Uno de los mayores peligros que nos acecha a los liberales es que nos acomodemos al calor de una evidencia: hemos ganado la batalla ideológica. Sabemos que tenemos razón y todas las pruebas están a nuestro favor: no sólo el mundo libre ganó la Guerra Fría y aplastó la utopía colectivista en 1989, sino que en cualquier parte del mundo donde se mire, la libertad y el capitalismo van de la mano del progreso. Y cuanto más se aplica el ideario liberal, más riqueza, bienestar y calidad de vida alcanzan los ciudadanos.
Sin embargo, esto no significa, ni mucho menos, que hayamos ganado la pelea en el orden práctico. El intervencionismo ha desarrollado una exquisita técnica para mantener su asfixiante presencia en nuestras vidas: la excusa. Sería algo así como: “tienes razón, pero en estos momentos no puede ser por…”. O “tienes razón, pero es demasiado radical, tendríamos que aplicarlo en varios pasos…”. O, incluso, “tienes razón, pero aquí no puede aprobarse por…”.

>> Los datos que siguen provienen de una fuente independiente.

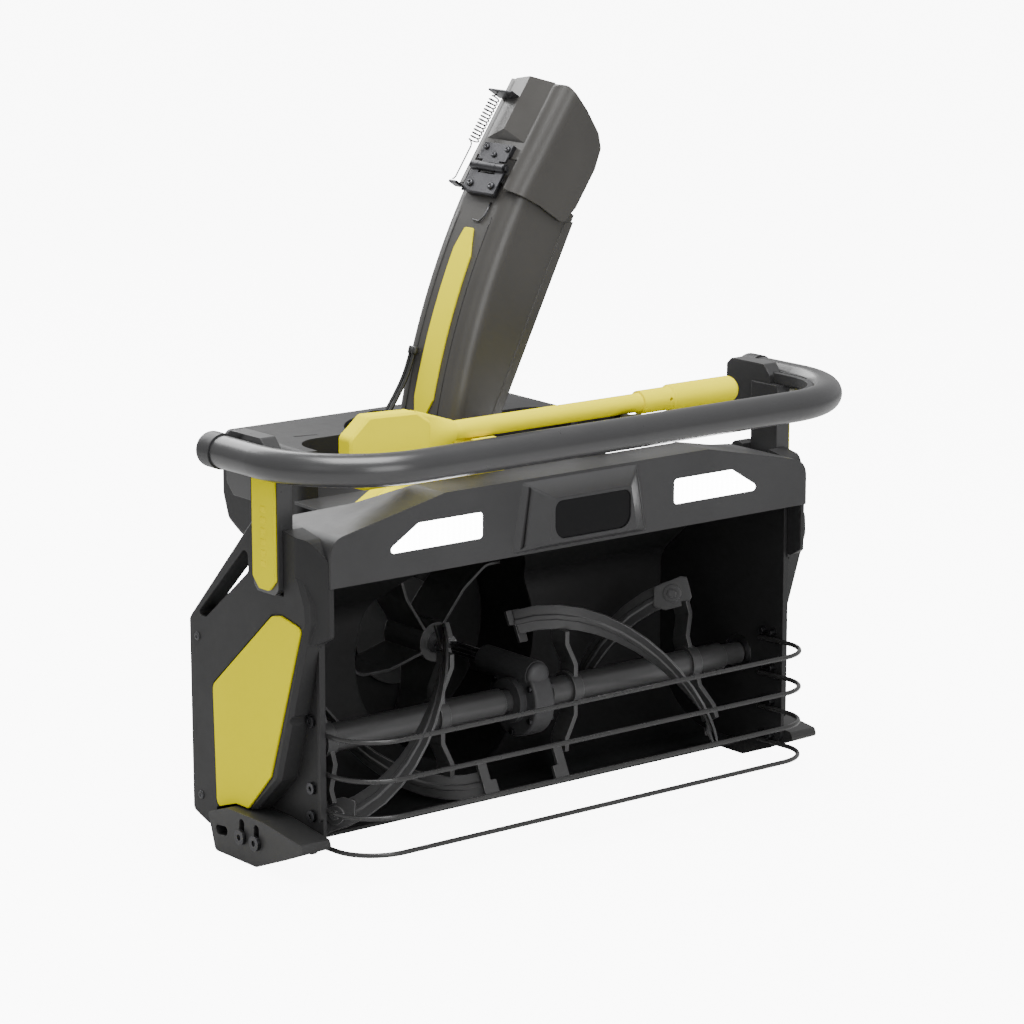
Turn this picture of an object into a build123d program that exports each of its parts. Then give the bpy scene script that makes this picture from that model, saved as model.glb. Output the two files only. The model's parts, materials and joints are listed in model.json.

En los últimos días, hemos visto numerosos ejemplos. El Gobierno admite que el mercado de trabajo español es rígido y que la estructura actual de la legislación laboral, heredada del franquismo, ha provocado cinco millones de parados. Pero luego, no plantea una reforma en profundidad porque es importante mantener “la paz social”, hay que hacer los cambios de “forma gradual” o tenemos que proteger a los “más débiles”.
También acepta, en teoría, que la sociedad civil es más es más eficiente que el Estado en la provisión de bienes y servicios, pero eso no es óbice para detener el proceso de privatizaciones de Aena, Renfe o Loerías porque en estos momentos “no se dan las condiciones requeridas en el mercado”.
Y no es una cuestión privativa de los políticos. En las encuestas, un porcentaje muy alto de los estadounidenses dice estar de acuerdo con los planteamientos de Ron Paul. La mayoría de sus propuestas reciben una cálida acogida entre el público, los analistas y muchos de sus propios compañeros. Pero luego se tiene que conformar con un 20% de voto en el Partido Republicano y los medios le llaman radical. Vamos que, una a una y en el terreno teórico, las medidas que propone están muy bien, pero aplicarlas sería propio de un loco peligroso o un idealista sin apego a la realidad.
De esta forma, los intereses creados van consolidando su poder, dándonos las migajas de su condescendencia. Parece que cumplen aceptando que en teoría es malo subir los impuestos, mantener las subvenciones a todo tipo de colectivos o aplicar leyes que en privado admiten que sólo sirven para entorpecer a la sociedad civil. Les gustaría no tener que hacerlo, pero son “pragmáticos”, “prácticos” o “realistas”. Y a nosotros se nos queda cara de tontos: nos dan la razón y hacen exactamente lo contrario de lo que se supone que es lo correcto.
Los ejemplos de cómo prosperar de forma rápida y duradera se cuentan por miles. Desde Hong Kong hasta Suiza, pasando por Luxemburgo o Liechtenstein. Pero claro, esto son excepciones, nos dirán. Son países muy pequeños o con otra cultura. Ya les estoy escuchando: “Aquí no se podría hacer lo mismo; si tenéis razón, pero a ver quién es el guapo que se atreve con los sindicatos o los artistas o ese sector tan estratégico…”. Y los que nos cuentan esto se suponen que simpatizan con nosotros, incluso se llaman a sí mismos liberales. Casi prefería cuando directamente ignoraban nuestras propuestas o las enfrentaban, al menos entonces estaba claro que había que plantear batalla.